Requirement:
Render the following material again verbatim, leaving nothing out.

Given information:
>> BEGIN

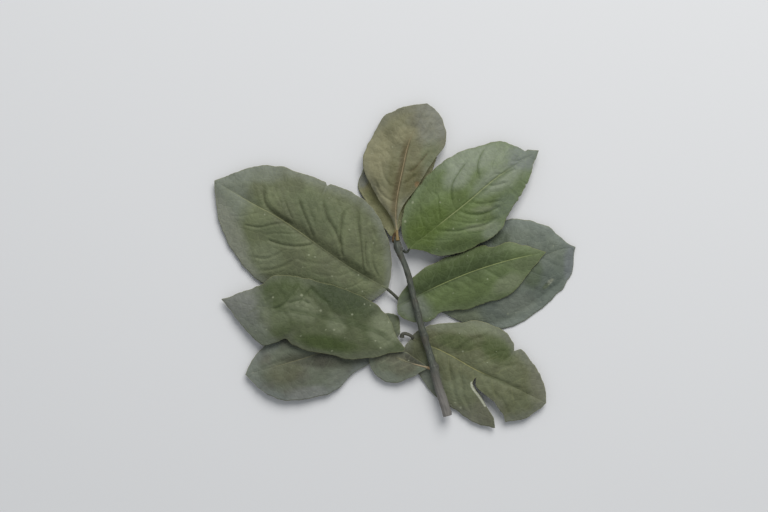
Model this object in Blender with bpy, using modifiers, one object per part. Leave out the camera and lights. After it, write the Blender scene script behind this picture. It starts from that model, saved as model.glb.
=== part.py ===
"""Bay leaf sprig lying on a surface: a woody stem with nine broad leaves and a small one.

Lengths are millimetres in the dictionaries and metres in the meshes. +X is the photograph's right, +Y its
top and +Z points up from the surface. Each leaf has its own frame: "along" runs from the blade's base to its
tip and "out" is to the left of that. "rise" numbers are heights of the blade's underside at equal steps from
base to tip.
"""

import math

import bmesh
import bpy
import numpy as np

MM = 0.001
BLADE_THICKNESS = 0.6
BLADE_ROWS = 26
BLADE_COLUMNS = 8
MARGIN_LEAD = 0.05  # how far a row's outer end runs ahead of its inner end, as side veins do
CROWN_POWER = 1.8
SWELL = 0.034  # height of each half's swell beside the sunken midrib, as a share of that half's width
RIB_SIDES = 8
RIB_START_RADIUS = 0.95
RIB_END_RADIUS = 0.42
RIB_REACH = 0.86  # share of the blade that the thick part of the midrib covers
STALK_RADIUS = 0.9
STEM_SIDES = 14
PLAN_CENTRE = (0.24, -0.04)  # where the middle of the bounding box falls in the coordinates below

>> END

Finished exercise:
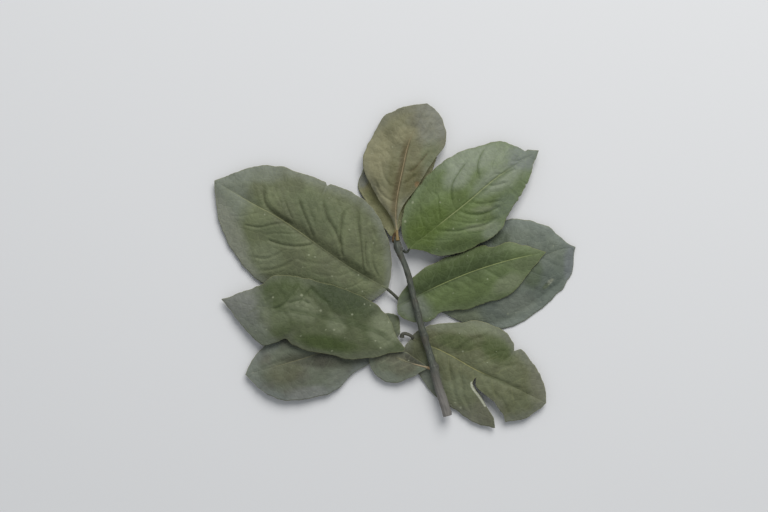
Model this object in Blender with bpy, using modifiers, one object per part. Leave out the camera and lights. After it, write the Blender scene script behind this picture. It starts from that model, saved as model.glb.
=== part.py ===
"""Bay leaf sprig lying on a surface: a woody stem with nine broad leaves and a small one.

Lengths are millimetres in the dictionaries and metres in the meshes. +X is the photograph's right, +Y its
top and +Z points up from the surface. Each leaf has its own frame: "along" runs from the blade's base to its
tip and "out" is to the left of that. "rise" numbers are heights of the blade's underside at equal steps from
base to tip.
"""

import math

import bmesh
import bpy
import numpy as np

MM = 0.001
BLADE_THICKNESS = 0.6
BLADE_ROWS = 26
BLADE_COLUMNS = 8
MARGIN_LEAD = 0.05  # how far a row's outer end runs ahead of its inner end, as side veins do
CROWN_POWER = 1.8
SWELL = 0.034  # height of each half's swell beside the sunken midrib, as a share of that half's width
RIB_SIDES = 8
RIB_START_RADIUS = 0.95
RIB_END_RADIUS = 0.42
RIB_REACH = 0.86  # share of the blade that the thick part of the midrib covers
STALK_RADIUS = 0.9
STEM_SIDES = 14
PLAN_CENTRE = (0.24, -0.04)  # where the middle of the bounding box falls in the coordinates below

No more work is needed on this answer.